ENTRIES:
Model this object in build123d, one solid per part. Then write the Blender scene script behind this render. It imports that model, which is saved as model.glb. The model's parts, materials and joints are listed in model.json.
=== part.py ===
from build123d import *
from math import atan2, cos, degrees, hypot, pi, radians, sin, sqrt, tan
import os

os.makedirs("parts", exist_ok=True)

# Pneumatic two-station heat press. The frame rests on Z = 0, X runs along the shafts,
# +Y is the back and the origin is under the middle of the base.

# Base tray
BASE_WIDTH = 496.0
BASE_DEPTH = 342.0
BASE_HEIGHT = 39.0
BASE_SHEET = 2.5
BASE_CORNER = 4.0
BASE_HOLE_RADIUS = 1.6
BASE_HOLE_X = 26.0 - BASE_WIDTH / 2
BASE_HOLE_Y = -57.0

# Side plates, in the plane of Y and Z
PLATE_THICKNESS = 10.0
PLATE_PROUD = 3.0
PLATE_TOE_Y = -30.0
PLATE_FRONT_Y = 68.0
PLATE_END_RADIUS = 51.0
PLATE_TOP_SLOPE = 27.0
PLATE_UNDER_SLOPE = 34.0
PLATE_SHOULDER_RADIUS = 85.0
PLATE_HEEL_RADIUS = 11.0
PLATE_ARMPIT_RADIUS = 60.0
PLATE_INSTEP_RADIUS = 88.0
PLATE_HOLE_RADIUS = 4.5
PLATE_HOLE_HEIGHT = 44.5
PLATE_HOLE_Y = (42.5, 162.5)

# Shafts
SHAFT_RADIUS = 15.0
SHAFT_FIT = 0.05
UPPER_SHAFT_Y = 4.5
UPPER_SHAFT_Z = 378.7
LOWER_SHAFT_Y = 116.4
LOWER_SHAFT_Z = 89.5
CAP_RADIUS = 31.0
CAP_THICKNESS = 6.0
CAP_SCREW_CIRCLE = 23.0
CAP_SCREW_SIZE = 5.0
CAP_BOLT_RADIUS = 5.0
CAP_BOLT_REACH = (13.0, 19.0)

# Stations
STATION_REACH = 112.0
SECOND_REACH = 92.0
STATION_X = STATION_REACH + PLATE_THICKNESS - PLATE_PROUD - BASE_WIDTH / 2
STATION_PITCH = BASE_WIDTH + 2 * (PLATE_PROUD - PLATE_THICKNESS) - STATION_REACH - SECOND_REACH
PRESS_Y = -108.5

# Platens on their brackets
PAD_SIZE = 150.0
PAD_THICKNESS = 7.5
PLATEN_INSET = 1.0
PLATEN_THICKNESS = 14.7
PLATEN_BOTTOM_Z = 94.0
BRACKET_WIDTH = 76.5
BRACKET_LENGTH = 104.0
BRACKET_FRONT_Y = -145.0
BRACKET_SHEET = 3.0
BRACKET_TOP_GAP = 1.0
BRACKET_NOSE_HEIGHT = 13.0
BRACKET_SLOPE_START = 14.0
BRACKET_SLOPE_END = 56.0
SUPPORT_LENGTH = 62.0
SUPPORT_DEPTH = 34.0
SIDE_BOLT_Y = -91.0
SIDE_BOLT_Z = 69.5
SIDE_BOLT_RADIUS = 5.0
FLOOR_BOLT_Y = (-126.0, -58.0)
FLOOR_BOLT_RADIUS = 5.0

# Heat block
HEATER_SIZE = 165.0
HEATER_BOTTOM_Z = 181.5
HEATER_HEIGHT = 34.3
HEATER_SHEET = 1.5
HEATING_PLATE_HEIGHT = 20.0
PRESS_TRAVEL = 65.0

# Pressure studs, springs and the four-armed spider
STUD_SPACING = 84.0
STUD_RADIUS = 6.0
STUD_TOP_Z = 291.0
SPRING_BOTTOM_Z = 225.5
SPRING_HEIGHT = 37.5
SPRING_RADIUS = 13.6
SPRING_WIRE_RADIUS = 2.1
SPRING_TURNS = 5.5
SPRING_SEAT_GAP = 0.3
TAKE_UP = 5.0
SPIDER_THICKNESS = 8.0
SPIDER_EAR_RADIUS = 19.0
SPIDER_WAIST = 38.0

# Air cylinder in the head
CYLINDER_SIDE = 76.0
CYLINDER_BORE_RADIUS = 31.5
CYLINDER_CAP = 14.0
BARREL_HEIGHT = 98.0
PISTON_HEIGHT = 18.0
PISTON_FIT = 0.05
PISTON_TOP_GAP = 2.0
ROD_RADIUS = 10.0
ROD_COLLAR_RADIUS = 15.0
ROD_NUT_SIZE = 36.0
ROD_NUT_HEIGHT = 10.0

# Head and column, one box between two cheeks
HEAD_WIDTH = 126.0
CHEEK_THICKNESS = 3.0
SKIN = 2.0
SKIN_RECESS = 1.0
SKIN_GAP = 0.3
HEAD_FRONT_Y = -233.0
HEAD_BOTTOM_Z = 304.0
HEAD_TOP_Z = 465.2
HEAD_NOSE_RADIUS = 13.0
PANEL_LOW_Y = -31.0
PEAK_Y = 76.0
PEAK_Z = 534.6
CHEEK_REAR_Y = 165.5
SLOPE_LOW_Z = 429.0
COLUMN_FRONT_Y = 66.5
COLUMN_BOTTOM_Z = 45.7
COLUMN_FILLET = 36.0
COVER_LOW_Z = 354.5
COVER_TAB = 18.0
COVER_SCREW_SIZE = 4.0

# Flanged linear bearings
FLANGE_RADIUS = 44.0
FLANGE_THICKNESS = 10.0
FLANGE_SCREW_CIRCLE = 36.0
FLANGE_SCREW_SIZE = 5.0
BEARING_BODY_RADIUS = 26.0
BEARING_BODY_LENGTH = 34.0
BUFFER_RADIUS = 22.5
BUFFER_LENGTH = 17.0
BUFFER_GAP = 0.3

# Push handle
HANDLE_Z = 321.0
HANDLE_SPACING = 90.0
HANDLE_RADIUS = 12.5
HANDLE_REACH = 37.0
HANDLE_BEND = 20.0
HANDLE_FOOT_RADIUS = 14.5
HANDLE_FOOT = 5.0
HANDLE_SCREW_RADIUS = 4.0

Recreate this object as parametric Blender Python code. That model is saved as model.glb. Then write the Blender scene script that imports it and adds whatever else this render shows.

INSTRUCTIONS FOR THE TASK: Copy out the listing above, line by line and exactly, from its first line to the line holding "# +Y is the", inclusive.

OUTPUT OF THE TASK:
Model this object in build123d, one solid per part. Then write the Blender scene script behind this render. It imports that model, which is saved as model.glb. The model's parts, materials and joints are listed in model.json.
=== part.py ===
from build123d import *
from math import atan2, cos, degrees, hypot, pi, radians, sin, sqrt, tan
import os

os.makedirs("parts", exist_ok=True)

# Pneumatic two-station heat press. The frame rests on Z = 0, X runs along the shafts,
# +Y is the back and the origin is under the middle of the base.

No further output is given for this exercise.